#### The request
Beginning at the first line of the data, print each line exactly, stopping after the line that contains "lift: how far they stand off it.".
* * * * *
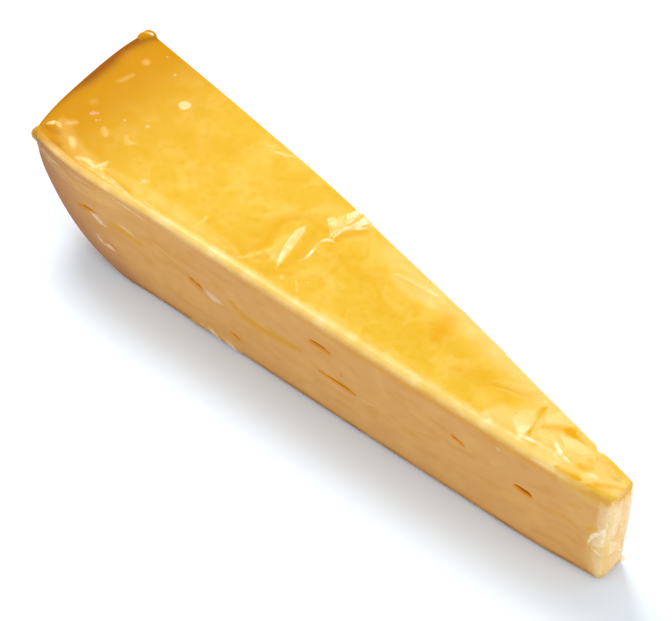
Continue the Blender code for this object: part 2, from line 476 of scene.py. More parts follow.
    def on_face(self, face: Face, first: Array, second: Array, lift: Array) -> Array:
        """Places points that stand off a face, following its rounded edges.

        Args:
            face: the face.
            first: first coordinate of the points on it.
            second: second coordinate.
            lift: how far they stand off it.

        Returns:
            The points in the wedge's own frame.
        """
        upright = (second, self.height - second)
        if face is Face.TIP:
            gaps = (*upright, first - self.near(self.length, second), self.far(self.length) - first)
        elif face is Face.TOP:
            gaps = (second - self.near(first, self.height), self.far(first) - second, self.length - first)
        else:
            gaps = (*upright, self.length - first)
        rise = lift - self.edge_drop(np.minimum.reduce(gaps))
        if face is Face.TIP:
            return np.stack((self.length + rise, first, second), axis=-1)
        if face is Face.TOP:
            return np.stack((first, second, self.height + rise), axis=-1)
        across = self.near(first, second) - rise if face is Face.NEAR else self.far(first) + rise
        return np.stack((first, across, second), axis=-1)

    def to_row(self, points: Array) -> Array:
        """Moves points from the wedge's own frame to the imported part's, in metres."""
        return (points + np.array((self.heel_along, self.heel_across, 0.0))) * MM


@dataclass
class Skin:
    """Points of a bent lattice, the coordinates of its faces and how near each face is."""

    place: Array
    along: Array
    across: Array
    height: Array
    straight: Array
    inside: Array
    outward: Array
    blend: float = 1.5

    def weight(self, face: Face) -> Array:
        """Share of a face at every point: 1 on the face, falling to 0 round its edges."""
        axis, way = face.value
        return np.where(self.outward[:, axis] == way, smooth(self.blend, 0.0, self.inside[:, axis]), 0.0)

    def coordinates(self, face: Face) -> tuple[Array, Array]:
        """The two coordinates that a face's marks are measured in."""
        first = self.across if face is Face.TIP else self.along
        return first, self.across if face in (Face.TOP, Face.BASE) else self.height

    def gather(self, marks: Sequence[Mark], value: str) -> Array:
        """Adds up one value of all marks at every point.

        Args:
            marks: the marks.
            value: which of a mark's numbers to gather: lift, milk or tint.

        Returns:
            For milk, the share covered when each mark in turn covers some of the rest; for lift
            and tint, the sum.
        """
        total = np.zeros(len(self.along))
        for mark in marks:
            amount = getattr(mark, value)
            if amount == 0.0:
                continue
            place = self.coordinates(mark.face)
            strength = mark.strength(*place)
            if value == "milk_and_highlight" and mark.facet > 0.0:
                strength = 0.5 * (strength + mark.envelope(*place))
            strength *= amount * self.weight(mark.face)
            total += strength * (1.0 - total) if value == "milk_and_highlight" else strength
        return total

    def push(self, marks: Sequence[Mark]) -> None:
        """Moves the points out by the marks' lifts, and in where a lift is below 0."""
        for face in Face:
            axis, way = face.value
            self.place[:, axis] += way * self.gather([mark for mark in marks if mark.face is face], "lift")


def make_piece(name: str, points: Array, faces: list, values: Mapping[str, Array]) -> bpy.types.Object:
    """Makes a smooth mesh object at the origin from arrays, with named numbers on its points.

    Args:
        name: the piece's name.
        points: places in metres, one row each.
        faces: point indices of every face.
        values: a number for every point, for each name.

    Returns:
        The new object, linked to the scene and riding on the part's body.
    """
    mesh = bpy.data.meshes.new(name)
    mesh.from_pydata(points.tolist(), [], faces)
    mesh.shade_smooth()
    for label, numbers in values.items():
        layer = mesh.attributes.new(label, "FLOAT", "POINT")
        layer.data.foreach_set("value", np.ascontiguousarray(numbers, dtype=np.float32))
    piece = bpy.data.objects.new(name, mesh)
    bpy.context.scene.collection.objects.link(piece)
    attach(piece, BODY)
    return piece


class Signal:
    """A shader socket that takes part in Python arithmetic."""

    def __init__(self, graph: "ShaderGraph", socket: bpy.types.NodeSocket) -> None:
        """Keeps the socket and the graph that it belongs to."""
        self.graph = graph
        self.socket = socket

    def __add__(self, other: "Signal | float") -> "Signal":
        """Sum."""
        return self.graph.math("ADD", self, other)

    def __radd__(self, other: float) -> "Signal":
        """Sum, from the right."""
        return self.graph.math("ADD", other, self)

    def __mul__(self, other: "Signal | float") -> "Signal":
        """Product."""
        return self.graph.math("MULTIPLY", self, other)

    def __rmul__(self, other: float) -> "Signal":
        """Product, from the right."""
        return self.graph.math("MULTIPLY", other, self)

    def clamp(self) -> "Signal":
        """The value held between 0 and 1."""
        return self.graph.math("MINIMUM", self.graph.math("MAXIMUM", self, 0.0), 1.0)

    def rise(self, low: float, high: float) -> "Signal":
        """A smooth S from 0 at low to 1 at high."""
        inputs = {"Value": self, "From Min": low, "From Max": high}
        node = self.graph.node("ShaderNodeMapRange", {"interpolation_type": "SMOOTHSTEP"}, inputs)
        return Signal(self.graph, node.outputs["Result"])


class ShaderGraph:
    """The nodes of one material."""

    def __init__(self, name: str) -> None:
        """Makes an empty material."""
        self.material = bpy.data.materials.new(name)
        self.material.use_nodes = True
        self.material.node_tree.nodes.clear()

    def node(
        self, kind: str, settings: Mapping[str, object], inputs: Mapping[object, object]
    ) -> bpy.types.Node:
        """Adds a node, sets its settings and then its sockets.

        Args:
            kind: the node's type.
            settings: attributes, set first.
            inputs: values or links of its sockets, by name or index.

        Returns:
            The node.
        """
        made = self.material.node_tree.nodes.new(kind)
        for label, value in settings.items():
            setattr(made, label, value)
        for label, value in inputs.items():
            socket = made.inputs[label]
            if isinstance(value, Signal):
                self.material.node_tree.links.new(value.socket, socket)
            else:
                socket.default_value = value
        return made

    def math(self, operation: str, first: "Signal | float", second: "Signal | float") -> Signal:
        """A Math node on two numbers."""
        made = self.node("ShaderNodeMath", {"operation": operation}, {0: first, 1: second})
        return Signal(self, made.outputs[0])

    def number(self, name: str) -> Signal:
        """A number that the piece carries on its points."""
        settings = {"attribute_type": "GEOMETRY", "attribute_name": name}
        return Signal(self, self.node("ShaderNodeAttribute", settings, {}).outputs["Fac"])

    def place(self) -> Signal:
        """The point's place in metres, in the part's frame."""
        return Signal(self, self.node("ShaderNodeTexCoord", {}, {}).outputs["Object"])

    def stretched(self, scale: Triple) -> Signal:
        """The point's place times a scale for each axis."""
        inputs = {"Vector": self.place(), "Scale": scale}
        return Signal(self, self.node("ShaderNodeMapping", {}, inputs).outputs["Vector"])

    def noise(self, vector: Signal, scale: float, detail: float, warp: float = 0.0) -> Signal:
        """Noise from 0 to 1 at a number of cells for each metre."""
        inputs = {"Vector": vector, "Scale": scale, "Detail": detail, "Distortion": warp}
        return Signal(self, self.node("ShaderNodeTexNoise", {}, inputs).outputs["Fac"])

    def mix(self, factor: "Signal | float", first: object, second: object) -> Signal:
        """A colour between two, each a screen colour or a signal."""
        ends = [end if isinstance(end, Signal) else linear(end) for end in (first, second)]
        made = self.node("ShaderNodeMix", {"data_type": "RGBA"}, {0: factor, 6: ends[0], 7: ends[1]})
        return Signal(self, made.outputs[2])

    def layered(self, base: object, layers: Sequence[tuple[Signal, object]]) -> Signal:
        """A base colour covered by each layer's colour in turn, by the layer's share."""
        for share, colour in layers:
            base = self.mix(share, base, colour)
        return base

    def bump(self, height: Signal, strength: float, distance: float) -> Signal:
        """A normal tilted by a height in metres."""
        inputs = {"Height": height, "Strength": strength, "Distance": distance}
        return Signal(self, self.node("ShaderNodeBump", {}, inputs).outputs["Normal"])

    def surface(self, inputs: Mapping[object, object]) -> bpy.types.Material:
        """Ends the graph in a Principled shader.

        Args:
            inputs: values or links of its sockets.

        Returns:
            The finished material.
        """
        shader = self.node("ShaderNodeBsdfPrincipled", {}, inputs)
        self.node("ShaderNodeOutputMaterial", {}, {"Surface": Signal(self, shader.outputs["BSDF"])})
        return self.material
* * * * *
#### Exercise response
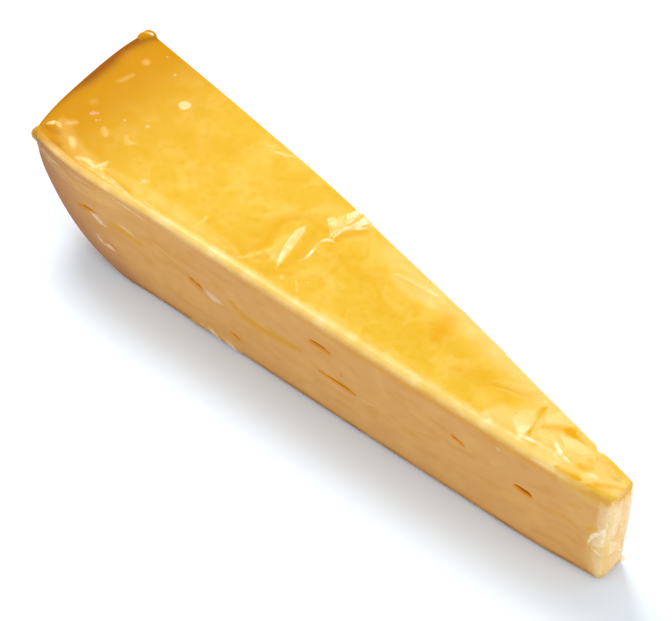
Continue the Blender code for this object: part 2, from line 476 of scene.py. More parts follow.
    def on_face(self, face: Face, first: Array, second: Array, lift: Array) -> Array:
        """Places points that stand off a face, following its rounded edges.

        Args:
            face: the face.
            first: first coordinate of the points on it.
            second: second coordinate.
            lift: how far they stand off it.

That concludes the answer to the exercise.